A block of data
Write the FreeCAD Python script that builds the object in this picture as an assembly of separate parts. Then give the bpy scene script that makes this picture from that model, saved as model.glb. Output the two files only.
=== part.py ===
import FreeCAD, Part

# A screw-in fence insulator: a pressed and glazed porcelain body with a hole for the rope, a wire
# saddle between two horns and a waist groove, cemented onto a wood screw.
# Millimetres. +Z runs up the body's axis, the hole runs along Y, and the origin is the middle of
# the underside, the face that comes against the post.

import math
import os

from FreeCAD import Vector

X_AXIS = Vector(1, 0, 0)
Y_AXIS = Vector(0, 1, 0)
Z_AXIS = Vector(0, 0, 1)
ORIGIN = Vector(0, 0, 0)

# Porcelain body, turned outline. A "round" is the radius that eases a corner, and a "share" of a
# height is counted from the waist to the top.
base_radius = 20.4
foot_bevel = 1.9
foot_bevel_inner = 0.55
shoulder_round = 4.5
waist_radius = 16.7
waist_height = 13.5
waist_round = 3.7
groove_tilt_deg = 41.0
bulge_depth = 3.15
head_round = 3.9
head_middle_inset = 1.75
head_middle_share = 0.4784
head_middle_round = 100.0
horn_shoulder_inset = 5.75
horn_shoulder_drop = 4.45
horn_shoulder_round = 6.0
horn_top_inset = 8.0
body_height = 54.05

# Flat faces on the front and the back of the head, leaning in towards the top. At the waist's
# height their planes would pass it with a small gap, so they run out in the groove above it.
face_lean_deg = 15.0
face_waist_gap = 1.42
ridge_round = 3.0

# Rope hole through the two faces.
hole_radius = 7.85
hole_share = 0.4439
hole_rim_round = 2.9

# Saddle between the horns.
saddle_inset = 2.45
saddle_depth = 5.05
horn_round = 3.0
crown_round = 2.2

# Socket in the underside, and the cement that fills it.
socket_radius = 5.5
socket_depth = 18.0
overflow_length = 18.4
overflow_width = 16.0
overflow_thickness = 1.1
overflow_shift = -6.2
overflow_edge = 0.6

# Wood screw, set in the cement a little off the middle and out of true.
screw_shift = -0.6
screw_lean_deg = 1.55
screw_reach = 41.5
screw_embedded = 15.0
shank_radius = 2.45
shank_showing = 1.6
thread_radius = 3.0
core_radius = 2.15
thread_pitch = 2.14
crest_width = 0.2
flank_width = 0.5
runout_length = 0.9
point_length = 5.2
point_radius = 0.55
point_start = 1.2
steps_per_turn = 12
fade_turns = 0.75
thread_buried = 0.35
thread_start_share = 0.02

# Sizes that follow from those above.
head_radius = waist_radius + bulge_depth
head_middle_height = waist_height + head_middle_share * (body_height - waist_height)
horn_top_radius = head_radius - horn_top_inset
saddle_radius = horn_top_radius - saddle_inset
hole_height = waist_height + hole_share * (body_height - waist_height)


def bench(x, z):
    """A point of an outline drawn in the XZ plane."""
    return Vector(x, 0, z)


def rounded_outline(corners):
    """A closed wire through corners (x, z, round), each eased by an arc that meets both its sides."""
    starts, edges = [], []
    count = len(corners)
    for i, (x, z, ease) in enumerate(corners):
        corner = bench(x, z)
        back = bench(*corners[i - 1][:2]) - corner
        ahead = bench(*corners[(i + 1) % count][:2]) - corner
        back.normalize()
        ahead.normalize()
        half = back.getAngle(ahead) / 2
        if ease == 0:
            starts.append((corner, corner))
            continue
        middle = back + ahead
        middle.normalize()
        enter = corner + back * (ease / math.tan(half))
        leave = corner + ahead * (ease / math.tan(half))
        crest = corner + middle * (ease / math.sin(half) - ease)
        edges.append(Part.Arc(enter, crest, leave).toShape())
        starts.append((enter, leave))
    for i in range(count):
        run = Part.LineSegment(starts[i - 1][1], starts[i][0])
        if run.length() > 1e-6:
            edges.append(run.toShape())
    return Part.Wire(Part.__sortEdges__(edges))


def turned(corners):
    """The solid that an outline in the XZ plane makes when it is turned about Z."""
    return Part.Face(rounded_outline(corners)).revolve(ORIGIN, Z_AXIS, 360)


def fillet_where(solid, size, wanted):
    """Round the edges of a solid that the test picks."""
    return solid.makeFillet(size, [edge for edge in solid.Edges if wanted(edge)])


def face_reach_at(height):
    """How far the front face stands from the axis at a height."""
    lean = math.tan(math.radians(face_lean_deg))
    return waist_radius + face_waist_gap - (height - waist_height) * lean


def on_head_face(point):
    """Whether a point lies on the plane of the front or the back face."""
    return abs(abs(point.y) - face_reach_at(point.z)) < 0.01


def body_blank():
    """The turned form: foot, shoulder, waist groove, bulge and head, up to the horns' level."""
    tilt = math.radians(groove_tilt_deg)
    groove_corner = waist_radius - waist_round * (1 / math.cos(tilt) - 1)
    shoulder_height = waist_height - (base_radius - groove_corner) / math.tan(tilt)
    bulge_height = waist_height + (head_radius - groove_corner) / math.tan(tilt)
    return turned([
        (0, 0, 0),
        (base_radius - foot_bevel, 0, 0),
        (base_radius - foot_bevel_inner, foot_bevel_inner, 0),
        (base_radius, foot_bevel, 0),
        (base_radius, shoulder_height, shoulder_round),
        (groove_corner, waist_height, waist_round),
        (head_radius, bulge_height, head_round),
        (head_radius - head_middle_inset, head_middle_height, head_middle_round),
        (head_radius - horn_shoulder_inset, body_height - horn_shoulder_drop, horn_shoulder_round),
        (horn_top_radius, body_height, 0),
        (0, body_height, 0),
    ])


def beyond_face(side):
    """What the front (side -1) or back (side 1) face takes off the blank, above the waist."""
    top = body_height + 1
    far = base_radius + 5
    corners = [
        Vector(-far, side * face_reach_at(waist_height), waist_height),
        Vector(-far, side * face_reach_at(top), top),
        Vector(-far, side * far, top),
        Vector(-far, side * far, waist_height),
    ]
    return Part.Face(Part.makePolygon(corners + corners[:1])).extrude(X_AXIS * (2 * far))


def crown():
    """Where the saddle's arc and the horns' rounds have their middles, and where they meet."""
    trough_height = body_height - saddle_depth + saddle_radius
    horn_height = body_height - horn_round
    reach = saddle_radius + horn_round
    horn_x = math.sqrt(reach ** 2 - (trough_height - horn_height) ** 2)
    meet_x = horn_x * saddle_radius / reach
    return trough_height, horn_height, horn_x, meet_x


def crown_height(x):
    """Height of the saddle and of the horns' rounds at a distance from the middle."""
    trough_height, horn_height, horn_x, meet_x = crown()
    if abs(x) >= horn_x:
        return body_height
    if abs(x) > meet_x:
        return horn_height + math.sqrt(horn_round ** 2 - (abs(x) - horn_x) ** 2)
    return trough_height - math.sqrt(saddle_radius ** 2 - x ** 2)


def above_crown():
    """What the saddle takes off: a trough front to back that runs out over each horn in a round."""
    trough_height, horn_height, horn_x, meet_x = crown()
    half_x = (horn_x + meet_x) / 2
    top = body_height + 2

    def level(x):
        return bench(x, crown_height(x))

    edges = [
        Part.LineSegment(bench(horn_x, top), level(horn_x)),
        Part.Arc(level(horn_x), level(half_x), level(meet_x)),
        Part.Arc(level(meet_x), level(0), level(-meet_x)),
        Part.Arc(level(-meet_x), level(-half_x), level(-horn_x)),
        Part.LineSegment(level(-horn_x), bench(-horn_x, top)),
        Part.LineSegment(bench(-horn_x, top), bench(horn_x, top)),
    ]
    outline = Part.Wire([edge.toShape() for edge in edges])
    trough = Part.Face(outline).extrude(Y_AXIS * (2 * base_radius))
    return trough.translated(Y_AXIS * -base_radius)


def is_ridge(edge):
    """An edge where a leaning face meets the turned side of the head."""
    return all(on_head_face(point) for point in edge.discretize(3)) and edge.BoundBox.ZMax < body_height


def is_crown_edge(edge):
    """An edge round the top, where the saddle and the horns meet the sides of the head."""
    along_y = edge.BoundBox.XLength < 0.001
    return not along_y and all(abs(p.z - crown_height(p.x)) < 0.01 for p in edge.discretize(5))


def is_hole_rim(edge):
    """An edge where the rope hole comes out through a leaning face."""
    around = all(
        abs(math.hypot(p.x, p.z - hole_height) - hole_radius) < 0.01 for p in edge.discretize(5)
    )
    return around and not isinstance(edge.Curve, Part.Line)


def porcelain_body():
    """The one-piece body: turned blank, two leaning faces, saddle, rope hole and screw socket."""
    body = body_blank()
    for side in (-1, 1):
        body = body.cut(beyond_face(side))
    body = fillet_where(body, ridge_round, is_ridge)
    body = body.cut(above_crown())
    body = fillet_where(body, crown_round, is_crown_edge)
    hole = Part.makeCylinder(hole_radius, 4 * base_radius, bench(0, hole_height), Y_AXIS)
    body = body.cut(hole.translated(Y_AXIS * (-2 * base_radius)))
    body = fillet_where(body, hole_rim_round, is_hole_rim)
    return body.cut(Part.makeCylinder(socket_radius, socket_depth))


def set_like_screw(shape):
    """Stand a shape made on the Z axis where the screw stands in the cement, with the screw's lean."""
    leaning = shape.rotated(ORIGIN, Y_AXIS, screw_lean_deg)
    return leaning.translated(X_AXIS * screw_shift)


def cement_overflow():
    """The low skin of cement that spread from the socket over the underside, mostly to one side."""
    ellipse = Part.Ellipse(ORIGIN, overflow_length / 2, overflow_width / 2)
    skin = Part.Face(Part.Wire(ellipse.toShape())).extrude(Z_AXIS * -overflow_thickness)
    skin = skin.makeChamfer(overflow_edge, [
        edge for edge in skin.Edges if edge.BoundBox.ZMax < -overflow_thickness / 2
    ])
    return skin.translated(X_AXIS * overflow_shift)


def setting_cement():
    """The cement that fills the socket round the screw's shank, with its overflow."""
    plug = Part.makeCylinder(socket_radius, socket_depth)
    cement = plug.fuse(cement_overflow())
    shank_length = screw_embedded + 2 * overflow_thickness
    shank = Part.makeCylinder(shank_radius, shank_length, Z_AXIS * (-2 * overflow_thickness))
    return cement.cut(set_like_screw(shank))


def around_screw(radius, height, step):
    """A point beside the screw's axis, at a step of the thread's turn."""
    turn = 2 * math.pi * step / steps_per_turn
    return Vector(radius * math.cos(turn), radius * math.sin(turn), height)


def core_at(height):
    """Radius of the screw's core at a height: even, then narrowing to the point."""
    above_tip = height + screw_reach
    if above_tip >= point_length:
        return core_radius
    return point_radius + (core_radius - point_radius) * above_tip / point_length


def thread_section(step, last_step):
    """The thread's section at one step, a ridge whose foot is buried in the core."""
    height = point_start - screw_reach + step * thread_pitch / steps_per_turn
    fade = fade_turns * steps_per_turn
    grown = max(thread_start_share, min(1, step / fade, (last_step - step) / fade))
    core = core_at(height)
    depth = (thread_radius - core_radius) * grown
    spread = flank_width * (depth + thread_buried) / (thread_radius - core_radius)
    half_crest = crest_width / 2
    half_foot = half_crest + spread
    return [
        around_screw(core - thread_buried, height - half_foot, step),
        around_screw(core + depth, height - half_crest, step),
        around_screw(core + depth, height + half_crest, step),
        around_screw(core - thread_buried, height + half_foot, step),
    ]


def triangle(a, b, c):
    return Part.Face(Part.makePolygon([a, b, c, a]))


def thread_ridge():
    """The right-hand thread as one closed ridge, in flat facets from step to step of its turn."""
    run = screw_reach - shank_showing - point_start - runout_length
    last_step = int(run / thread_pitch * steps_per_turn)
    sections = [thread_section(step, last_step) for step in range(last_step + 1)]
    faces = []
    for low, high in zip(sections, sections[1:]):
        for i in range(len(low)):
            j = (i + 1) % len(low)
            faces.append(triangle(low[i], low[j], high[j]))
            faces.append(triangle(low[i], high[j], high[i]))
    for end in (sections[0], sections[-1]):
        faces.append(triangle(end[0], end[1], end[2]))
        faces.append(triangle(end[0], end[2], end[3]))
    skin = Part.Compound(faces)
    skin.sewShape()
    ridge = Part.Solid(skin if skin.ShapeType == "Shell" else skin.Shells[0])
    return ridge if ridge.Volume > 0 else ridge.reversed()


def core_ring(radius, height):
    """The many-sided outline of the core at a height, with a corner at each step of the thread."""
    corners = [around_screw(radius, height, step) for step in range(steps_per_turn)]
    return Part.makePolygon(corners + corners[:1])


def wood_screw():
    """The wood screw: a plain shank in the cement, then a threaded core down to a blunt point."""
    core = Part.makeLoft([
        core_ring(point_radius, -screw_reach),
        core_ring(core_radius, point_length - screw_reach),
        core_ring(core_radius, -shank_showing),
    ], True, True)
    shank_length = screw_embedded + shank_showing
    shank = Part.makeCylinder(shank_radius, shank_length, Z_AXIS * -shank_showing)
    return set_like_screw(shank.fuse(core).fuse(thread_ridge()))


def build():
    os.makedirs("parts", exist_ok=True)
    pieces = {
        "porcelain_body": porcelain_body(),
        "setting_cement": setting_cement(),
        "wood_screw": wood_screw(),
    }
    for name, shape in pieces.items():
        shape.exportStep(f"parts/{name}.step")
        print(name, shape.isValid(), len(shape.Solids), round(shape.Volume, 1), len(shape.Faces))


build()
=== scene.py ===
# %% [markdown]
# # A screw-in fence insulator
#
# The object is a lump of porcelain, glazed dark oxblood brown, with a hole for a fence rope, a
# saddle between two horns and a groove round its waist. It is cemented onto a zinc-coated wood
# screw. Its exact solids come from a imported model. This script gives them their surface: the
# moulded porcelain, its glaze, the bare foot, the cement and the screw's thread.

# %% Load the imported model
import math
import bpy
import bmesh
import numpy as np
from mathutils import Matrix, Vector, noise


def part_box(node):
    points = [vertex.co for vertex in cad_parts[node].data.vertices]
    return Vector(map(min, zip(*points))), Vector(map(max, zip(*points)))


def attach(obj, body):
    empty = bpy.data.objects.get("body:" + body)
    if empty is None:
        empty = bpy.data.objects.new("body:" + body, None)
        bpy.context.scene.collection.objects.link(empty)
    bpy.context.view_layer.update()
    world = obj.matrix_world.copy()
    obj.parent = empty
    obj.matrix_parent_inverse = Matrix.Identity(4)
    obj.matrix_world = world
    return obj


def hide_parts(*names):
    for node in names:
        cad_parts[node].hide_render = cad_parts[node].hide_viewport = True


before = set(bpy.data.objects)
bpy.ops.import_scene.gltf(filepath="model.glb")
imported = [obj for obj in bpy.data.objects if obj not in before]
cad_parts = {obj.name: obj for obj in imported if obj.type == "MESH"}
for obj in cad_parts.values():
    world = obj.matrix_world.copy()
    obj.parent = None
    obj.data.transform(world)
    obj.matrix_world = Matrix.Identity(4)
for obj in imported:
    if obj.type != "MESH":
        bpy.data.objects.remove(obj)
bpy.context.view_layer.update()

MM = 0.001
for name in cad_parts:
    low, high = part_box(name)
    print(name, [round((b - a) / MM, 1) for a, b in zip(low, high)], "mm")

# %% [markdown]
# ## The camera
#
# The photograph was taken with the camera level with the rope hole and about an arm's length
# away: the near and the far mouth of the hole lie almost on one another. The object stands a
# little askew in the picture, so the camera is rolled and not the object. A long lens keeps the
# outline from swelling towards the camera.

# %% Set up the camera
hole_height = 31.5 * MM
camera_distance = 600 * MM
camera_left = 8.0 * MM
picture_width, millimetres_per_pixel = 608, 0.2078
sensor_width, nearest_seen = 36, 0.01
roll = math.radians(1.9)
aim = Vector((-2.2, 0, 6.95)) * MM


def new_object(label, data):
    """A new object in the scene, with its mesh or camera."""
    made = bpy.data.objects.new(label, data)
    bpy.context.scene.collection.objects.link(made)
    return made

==

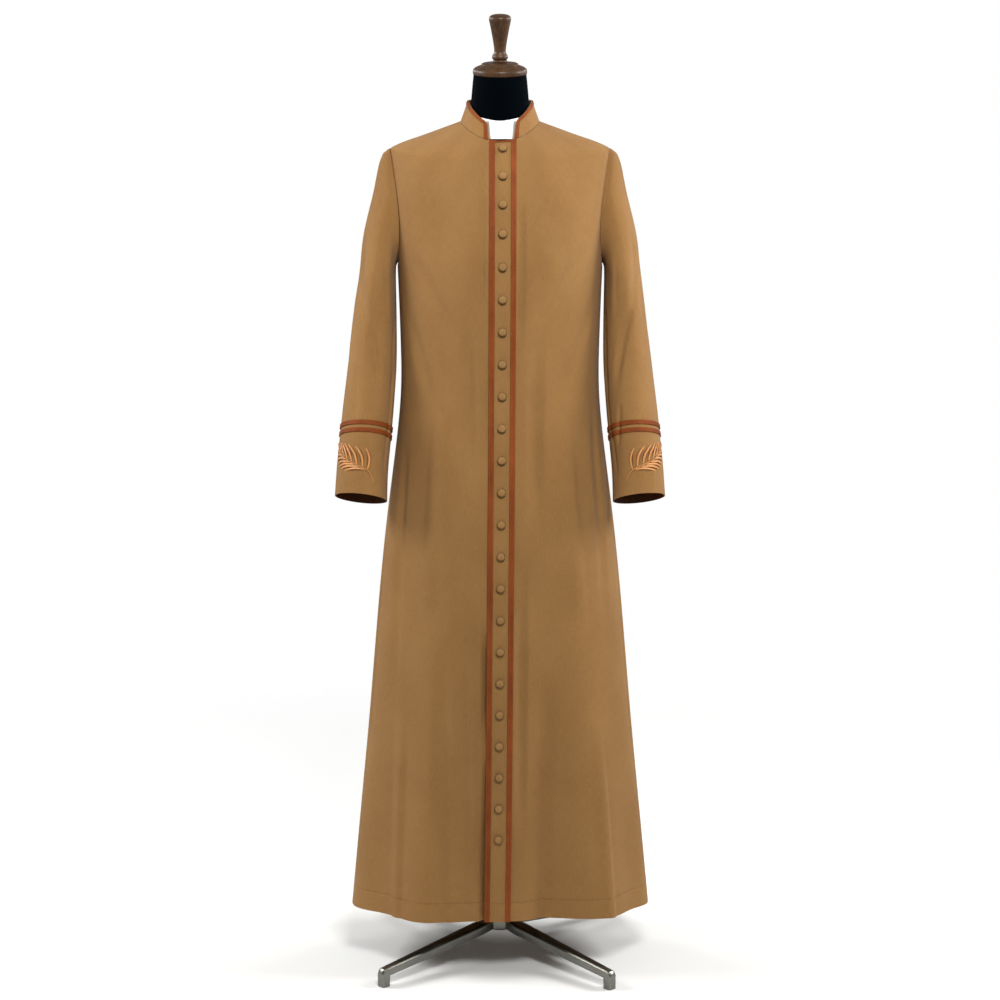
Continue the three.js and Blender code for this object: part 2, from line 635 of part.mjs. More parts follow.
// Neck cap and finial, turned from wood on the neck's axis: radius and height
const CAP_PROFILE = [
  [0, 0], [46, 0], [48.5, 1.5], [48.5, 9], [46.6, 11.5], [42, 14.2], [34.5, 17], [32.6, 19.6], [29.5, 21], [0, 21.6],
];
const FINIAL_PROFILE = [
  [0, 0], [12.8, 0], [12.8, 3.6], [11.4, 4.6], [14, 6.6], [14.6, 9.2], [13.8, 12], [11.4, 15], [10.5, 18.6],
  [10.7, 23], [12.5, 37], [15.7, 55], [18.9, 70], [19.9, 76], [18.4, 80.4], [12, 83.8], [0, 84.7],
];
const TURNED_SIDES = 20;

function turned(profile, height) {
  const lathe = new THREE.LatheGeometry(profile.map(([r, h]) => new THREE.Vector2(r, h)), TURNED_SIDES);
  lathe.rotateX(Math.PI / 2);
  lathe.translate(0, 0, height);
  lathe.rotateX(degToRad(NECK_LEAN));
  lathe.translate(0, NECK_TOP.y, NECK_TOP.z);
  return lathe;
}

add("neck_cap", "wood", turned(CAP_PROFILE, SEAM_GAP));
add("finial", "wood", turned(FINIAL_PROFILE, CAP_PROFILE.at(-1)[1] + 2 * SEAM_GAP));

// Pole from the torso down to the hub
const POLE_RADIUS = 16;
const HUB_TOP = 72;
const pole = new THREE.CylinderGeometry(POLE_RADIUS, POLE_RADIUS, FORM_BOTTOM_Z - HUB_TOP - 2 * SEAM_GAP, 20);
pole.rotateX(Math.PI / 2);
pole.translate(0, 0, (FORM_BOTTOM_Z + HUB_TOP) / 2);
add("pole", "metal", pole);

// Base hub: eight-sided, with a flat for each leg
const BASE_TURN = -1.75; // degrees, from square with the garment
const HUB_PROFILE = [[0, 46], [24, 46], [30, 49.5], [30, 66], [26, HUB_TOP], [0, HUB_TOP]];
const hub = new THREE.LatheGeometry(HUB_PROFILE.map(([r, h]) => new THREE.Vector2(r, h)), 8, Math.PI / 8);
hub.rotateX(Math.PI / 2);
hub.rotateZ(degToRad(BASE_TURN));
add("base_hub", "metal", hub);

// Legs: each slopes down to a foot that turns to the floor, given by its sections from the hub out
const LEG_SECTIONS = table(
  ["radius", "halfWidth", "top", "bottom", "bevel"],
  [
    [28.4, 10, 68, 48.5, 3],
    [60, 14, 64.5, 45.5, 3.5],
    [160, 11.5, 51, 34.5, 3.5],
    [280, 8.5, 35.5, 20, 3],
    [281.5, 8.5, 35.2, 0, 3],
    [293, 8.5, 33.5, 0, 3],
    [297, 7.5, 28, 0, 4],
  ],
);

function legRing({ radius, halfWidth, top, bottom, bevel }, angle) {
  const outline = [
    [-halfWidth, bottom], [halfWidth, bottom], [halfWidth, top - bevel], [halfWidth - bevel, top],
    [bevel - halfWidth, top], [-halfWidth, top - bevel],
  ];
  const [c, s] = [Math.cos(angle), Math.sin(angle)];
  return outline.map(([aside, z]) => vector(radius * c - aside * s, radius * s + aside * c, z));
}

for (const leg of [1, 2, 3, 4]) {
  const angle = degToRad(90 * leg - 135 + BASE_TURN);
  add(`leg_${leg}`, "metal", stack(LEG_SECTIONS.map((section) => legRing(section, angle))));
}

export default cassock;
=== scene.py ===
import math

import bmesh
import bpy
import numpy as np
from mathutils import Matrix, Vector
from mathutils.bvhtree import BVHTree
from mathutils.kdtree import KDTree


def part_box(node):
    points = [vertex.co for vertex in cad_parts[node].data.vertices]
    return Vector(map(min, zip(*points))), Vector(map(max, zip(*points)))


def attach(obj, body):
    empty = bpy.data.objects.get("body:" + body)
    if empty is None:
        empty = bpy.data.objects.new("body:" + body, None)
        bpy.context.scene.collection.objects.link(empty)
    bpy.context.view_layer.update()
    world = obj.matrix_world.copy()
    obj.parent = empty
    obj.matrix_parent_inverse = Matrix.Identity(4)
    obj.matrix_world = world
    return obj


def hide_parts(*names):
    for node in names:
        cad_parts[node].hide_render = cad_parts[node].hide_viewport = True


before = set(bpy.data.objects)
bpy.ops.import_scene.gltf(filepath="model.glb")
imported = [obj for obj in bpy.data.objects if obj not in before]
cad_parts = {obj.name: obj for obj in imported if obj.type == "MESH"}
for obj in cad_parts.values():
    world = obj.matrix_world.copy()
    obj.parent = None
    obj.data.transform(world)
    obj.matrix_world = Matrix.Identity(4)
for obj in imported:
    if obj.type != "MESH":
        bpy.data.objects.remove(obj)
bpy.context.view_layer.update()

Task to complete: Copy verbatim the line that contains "round(shape.Volume, 1), len(shape.Faces))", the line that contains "# moulded porcelain, its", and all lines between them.

Worked answer:
        print(name, shape.isValid(), len(shape.Solids), round(shape.Volume, 1), len(shape.Faces))


build()
=== scene.py ===
# %% [markdown]
# # A screw-in fence insulator
#
# The object is a lump of porcelain, glazed dark oxblood brown, with a hole for a fence rope, a
# saddle between two horns and a groove round its waist. It is cemented onto a zinc-coated wood
# screw. Its exact solids come from a imported model. This script gives them their surface: the
# moulded porcelain, its glaze, the bare foot, the cement and the screw's thread.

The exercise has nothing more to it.